▶ _WORK TO DO_
Write out exactly the lines from the line with "frame = import_model()" through the line with "slot.material = material", including both, and nothing more.

◆ ◆ ◆ ◆

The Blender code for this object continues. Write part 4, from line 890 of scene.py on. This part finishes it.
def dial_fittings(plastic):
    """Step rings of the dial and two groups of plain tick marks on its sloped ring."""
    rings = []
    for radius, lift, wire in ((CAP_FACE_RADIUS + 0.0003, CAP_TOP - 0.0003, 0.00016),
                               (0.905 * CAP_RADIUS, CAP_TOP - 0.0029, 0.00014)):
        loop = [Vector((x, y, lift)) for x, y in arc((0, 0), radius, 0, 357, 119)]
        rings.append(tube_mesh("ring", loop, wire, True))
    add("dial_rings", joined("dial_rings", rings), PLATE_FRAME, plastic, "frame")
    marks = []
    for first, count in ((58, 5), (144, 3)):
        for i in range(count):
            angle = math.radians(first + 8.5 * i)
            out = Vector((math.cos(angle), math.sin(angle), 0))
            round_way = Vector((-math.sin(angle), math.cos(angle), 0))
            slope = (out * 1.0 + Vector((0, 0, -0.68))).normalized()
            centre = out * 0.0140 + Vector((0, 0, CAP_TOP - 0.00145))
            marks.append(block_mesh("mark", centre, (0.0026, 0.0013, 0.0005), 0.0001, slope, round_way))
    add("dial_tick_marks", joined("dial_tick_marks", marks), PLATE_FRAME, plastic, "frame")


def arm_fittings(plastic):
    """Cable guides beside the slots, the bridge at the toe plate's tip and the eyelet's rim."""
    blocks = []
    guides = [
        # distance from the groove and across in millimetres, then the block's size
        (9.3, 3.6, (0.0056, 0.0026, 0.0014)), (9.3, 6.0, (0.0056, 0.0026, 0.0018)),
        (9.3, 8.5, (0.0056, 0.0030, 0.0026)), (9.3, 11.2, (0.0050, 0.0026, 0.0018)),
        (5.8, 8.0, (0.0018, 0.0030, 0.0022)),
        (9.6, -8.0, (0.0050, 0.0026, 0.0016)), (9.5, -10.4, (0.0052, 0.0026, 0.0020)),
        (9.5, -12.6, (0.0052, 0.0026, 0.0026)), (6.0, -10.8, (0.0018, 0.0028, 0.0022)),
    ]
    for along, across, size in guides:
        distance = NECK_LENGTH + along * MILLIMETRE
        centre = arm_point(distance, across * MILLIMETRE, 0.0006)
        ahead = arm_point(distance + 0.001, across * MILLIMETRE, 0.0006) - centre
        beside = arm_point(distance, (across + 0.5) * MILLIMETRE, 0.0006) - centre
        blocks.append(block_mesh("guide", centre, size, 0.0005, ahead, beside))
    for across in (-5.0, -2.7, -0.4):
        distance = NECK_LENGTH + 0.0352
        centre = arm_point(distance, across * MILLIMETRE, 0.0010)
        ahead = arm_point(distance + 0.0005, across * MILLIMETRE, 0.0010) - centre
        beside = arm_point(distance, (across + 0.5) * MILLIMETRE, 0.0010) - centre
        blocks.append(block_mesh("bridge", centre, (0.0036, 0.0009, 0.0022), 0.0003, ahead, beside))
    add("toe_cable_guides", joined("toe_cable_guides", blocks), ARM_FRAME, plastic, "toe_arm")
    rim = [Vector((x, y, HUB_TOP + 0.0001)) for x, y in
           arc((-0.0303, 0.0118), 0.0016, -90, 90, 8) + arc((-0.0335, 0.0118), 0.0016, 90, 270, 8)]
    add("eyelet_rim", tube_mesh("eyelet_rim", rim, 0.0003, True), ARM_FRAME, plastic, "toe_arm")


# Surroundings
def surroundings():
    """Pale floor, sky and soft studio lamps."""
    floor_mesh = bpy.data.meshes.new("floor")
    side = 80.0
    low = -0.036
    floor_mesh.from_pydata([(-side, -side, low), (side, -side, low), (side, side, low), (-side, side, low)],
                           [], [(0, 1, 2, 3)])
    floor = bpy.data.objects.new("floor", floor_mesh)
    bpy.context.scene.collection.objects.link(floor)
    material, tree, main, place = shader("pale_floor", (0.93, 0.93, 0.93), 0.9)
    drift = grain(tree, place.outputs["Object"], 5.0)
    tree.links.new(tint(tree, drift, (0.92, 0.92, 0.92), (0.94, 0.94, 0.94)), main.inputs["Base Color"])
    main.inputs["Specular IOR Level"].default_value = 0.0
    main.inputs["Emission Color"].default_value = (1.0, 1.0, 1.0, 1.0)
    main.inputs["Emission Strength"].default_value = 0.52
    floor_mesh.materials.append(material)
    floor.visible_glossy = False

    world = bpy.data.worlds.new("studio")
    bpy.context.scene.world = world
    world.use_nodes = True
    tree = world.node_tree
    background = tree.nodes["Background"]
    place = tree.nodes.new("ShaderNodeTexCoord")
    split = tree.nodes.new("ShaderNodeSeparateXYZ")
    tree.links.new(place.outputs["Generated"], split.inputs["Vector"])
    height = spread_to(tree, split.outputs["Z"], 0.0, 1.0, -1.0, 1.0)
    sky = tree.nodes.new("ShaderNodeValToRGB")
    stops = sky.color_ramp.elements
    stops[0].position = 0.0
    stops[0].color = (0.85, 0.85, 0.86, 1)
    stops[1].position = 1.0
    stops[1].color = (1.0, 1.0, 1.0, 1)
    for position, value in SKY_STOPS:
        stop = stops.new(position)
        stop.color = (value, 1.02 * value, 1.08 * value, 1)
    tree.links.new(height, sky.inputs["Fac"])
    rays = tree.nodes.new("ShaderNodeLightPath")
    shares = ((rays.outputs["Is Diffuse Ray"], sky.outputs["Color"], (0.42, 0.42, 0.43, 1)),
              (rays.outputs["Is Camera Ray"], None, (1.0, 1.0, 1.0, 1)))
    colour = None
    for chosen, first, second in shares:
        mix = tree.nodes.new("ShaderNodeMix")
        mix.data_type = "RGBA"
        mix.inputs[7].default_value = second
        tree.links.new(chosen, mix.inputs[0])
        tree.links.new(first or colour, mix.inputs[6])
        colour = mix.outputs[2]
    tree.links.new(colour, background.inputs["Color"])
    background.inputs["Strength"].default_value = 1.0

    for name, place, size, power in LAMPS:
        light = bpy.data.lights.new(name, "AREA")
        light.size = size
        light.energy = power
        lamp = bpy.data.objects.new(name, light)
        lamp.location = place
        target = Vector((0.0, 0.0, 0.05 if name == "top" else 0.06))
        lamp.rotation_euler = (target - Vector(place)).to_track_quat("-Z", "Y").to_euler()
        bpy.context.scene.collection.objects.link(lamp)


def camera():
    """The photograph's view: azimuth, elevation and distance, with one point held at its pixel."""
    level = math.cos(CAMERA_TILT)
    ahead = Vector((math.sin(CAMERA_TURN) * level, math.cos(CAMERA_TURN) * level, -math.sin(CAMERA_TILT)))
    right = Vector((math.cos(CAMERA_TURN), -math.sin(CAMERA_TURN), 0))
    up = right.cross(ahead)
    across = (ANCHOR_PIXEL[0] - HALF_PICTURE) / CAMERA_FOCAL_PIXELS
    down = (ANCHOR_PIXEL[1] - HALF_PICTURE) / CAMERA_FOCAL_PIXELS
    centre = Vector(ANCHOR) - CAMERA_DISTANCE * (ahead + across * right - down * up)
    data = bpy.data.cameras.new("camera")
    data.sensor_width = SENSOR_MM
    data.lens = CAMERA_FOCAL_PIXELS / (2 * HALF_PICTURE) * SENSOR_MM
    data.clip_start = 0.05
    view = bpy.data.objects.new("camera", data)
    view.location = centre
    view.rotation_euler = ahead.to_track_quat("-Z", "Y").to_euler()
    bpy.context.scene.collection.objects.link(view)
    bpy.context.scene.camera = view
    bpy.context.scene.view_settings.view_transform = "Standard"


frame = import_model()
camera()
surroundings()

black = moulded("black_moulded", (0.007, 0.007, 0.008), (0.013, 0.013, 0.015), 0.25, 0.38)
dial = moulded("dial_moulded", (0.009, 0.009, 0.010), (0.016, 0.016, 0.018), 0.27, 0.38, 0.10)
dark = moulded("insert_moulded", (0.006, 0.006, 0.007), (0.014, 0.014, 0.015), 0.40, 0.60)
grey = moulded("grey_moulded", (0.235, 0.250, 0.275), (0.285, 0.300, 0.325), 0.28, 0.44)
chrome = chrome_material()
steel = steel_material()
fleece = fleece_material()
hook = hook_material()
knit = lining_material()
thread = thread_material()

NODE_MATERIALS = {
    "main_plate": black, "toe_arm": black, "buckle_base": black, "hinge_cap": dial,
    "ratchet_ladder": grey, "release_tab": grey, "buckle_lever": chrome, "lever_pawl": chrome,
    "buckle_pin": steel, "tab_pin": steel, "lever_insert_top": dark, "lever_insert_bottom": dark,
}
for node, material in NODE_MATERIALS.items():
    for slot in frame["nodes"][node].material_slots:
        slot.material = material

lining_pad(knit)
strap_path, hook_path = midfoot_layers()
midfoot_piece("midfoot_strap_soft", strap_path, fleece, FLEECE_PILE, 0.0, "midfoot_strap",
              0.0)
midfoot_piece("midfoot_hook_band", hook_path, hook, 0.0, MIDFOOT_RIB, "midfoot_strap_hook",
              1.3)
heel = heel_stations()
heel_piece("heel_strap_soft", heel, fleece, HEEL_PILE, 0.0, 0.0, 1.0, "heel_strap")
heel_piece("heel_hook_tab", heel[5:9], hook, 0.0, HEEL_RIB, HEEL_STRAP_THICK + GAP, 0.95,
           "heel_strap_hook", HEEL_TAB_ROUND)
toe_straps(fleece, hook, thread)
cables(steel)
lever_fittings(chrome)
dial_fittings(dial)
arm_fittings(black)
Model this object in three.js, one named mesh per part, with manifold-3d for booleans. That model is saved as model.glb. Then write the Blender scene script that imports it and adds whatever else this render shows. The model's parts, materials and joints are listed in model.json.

◆ ◆ ◆ ◆

▶ _EXERCISE ANSWER_
frame = import_model()
camera()
surroundings()

black = moulded("black_moulded", (0.007, 0.007, 0.008), (0.013, 0.013, 0.015), 0.25, 0.38)
dial = moulded("dial_moulded", (0.009, 0.009, 0.010), (0.016, 0.016, 0.018), 0.27, 0.38, 0.10)
dark = moulded("insert_moulded", (0.006, 0.006, 0.007), (0.014, 0.014, 0.015), 0.40, 0.60)
grey = moulded("grey_moulded", (0.235, 0.250, 0.275), (0.285, 0.300, 0.325), 0.28, 0.44)
chrome = chrome_material()
steel = steel_material()
fleece = fleece_material()
hook = hook_material()
knit = lining_material()
thread = thread_material()

NODE_MATERIALS = {
    "main_plate": black, "toe_arm": black, "buckle_base": black, "hinge_cap": dial,
    "ratchet_ladder": grey, "release_tab": grey, "buckle_lever": chrome, "lever_pawl": chrome,
    "buckle_pin": steel, "tab_pin": steel, "lever_insert_top": dark, "lever_insert_bottom": dark,
}
for node, material in NODE_MATERIALS.items():
    for slot in frame["nodes"][node].material_slots:
        slot.material = material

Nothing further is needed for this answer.